Goal: Show, in full, each line of the data that contains "bodies".

Provided material:
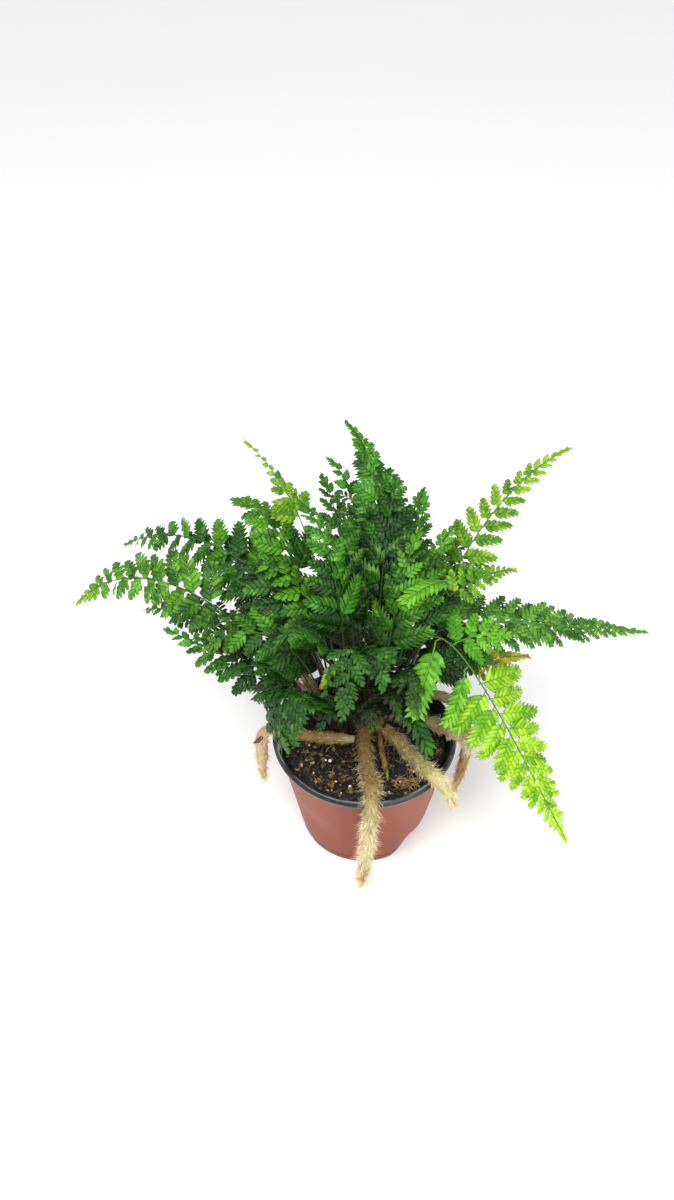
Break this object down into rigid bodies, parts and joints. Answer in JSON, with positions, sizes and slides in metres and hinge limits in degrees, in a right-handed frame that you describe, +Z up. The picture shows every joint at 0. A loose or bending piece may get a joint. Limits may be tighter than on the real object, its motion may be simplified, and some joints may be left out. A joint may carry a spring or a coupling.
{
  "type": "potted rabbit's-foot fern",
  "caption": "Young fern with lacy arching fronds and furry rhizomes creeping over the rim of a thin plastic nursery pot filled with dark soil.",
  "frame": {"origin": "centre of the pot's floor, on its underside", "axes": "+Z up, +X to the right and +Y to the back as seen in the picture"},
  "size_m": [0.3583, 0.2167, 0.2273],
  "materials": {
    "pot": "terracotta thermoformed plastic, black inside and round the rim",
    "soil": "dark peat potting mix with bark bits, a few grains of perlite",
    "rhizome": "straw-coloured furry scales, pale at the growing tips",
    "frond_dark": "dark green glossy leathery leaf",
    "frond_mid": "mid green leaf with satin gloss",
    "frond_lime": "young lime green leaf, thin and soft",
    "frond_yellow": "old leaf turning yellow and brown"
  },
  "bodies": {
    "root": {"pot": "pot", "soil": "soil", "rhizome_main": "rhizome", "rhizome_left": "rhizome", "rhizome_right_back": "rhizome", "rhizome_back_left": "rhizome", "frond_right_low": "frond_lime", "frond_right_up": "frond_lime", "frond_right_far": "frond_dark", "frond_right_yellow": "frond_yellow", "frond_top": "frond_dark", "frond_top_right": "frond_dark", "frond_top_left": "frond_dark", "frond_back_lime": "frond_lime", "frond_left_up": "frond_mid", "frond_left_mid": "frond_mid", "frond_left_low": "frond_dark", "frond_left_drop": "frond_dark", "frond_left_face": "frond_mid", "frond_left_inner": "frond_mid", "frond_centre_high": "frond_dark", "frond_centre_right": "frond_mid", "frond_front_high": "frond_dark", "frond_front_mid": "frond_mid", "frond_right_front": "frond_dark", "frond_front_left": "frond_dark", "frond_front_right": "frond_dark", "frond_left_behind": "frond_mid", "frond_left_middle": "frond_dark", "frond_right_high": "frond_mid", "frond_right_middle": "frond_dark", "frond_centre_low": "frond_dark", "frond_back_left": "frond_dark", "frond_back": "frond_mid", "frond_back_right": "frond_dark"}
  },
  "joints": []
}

Task solution:
Break this object down into rigid bodies, parts and joints. Answer in JSON, with positions, sizes and slides in metres and hinge limits in degrees, in a right-handed frame that you describe, +Z up. The picture shows every joint at 0. A loose or bending piece may get a joint. Limits may be tighter than on the real object, its motion may be simplified, and some joints may be left out. A joint may carry a spring or a coupling.
  "bodies": {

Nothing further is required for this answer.